Thursday, February 15, 2024

Our First Date

    My first official date with Reed was to a college Valentine banquet in 1976. The one time we got together before that was when we were both in the college TV room and Reed said, "My church is having a taco night for college age, wanna come?" At that point I'd go anywhere for free food. Anyway, a Valentine banquet is an awkward first date. The speaker was addressing couples in love. The message was about not sacrificing the 99 percent of the things you like about your boyfriend/girlfriend for the 1 percent you don't. I only knew about one percent of Reed, and I wasn't sure how I felt about even that. As it turned out, Reed was the first of four guys that invited me to that banquet. For an unpopular girl who never dated in high school (not that I wanted to, dating in my high school was synonymous with getting drunk), getting asked out by four guys was a Vatican worthy miracle. So I couldn't help but wonder through the awkward evening in my borrowed dress, if I should have taken one of the other offers.
    Our first date was awkward and our courtship involved lots of breaking up--my fault, I was interested in someone else.
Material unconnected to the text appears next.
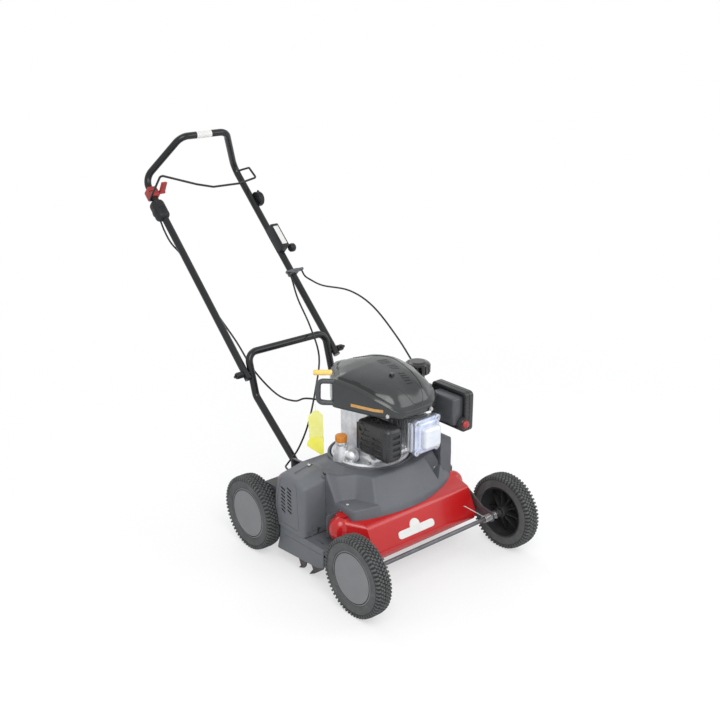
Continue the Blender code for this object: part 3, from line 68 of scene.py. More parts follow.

But he had gone home and Reed was still around. And there is something irresistible about someone who keeps loving you, even when you push them away. Eventually I realized I loved him back. We got engaged June 25, 1976, despite a proposal about as romantic as his taco night invitation. 
   "I wanna marry you."  Reed
   "I wanna marry you, too."  Me
   "Will you?"  Reed  
    Long pause.      Gulp.      "Yes."  ?  Me
Not only was Reed not on bended knee, he didn't even get up off the couch.
    One year to the day from that romantic milestone, we got married. That fractured fairy tale occasion is in my previous blog, Our Ominous Wedding. Yet here we are 48 years from that first date. Happy Valentine's Day, my first and lifetime love. That one percent is still pretty annoying, but you're a keeper. See, I was listening at the banquet after all.
 
  


Sunday, February 4, 2024

Love Poured Out

   As much as I love studying the book of John, as I have done so many times now in BSF, I always dread getting to chapter 12, the beginning of the beautiful, but grim, death march to the cross. This week's lesson is on chapter 13, and I needed a way to express what I was feeling. Of course, for me, that is a poem.

 
 Love Poured Out
 
You were about to leave the world
in a horrible, humiliating way,
while those who loved you best
were arguing who was greatest.
 
I would not have washed their feet,
I would have held them face down
in the wash basin. I would have 
sought comfort, not given it. 
 
I don't understand you at all,
but I wish I was like you. 
Gentle, and focused on the glory
instead of the agony. 

Focused on the eleven
who loved you, not the one
who betrayed you,
though you loved him, too.

I wish, like Mary, I had a tangible way
to comfort you then, in your time of need.
But all I have are these poured out words,
the late and faint fragrance of my love.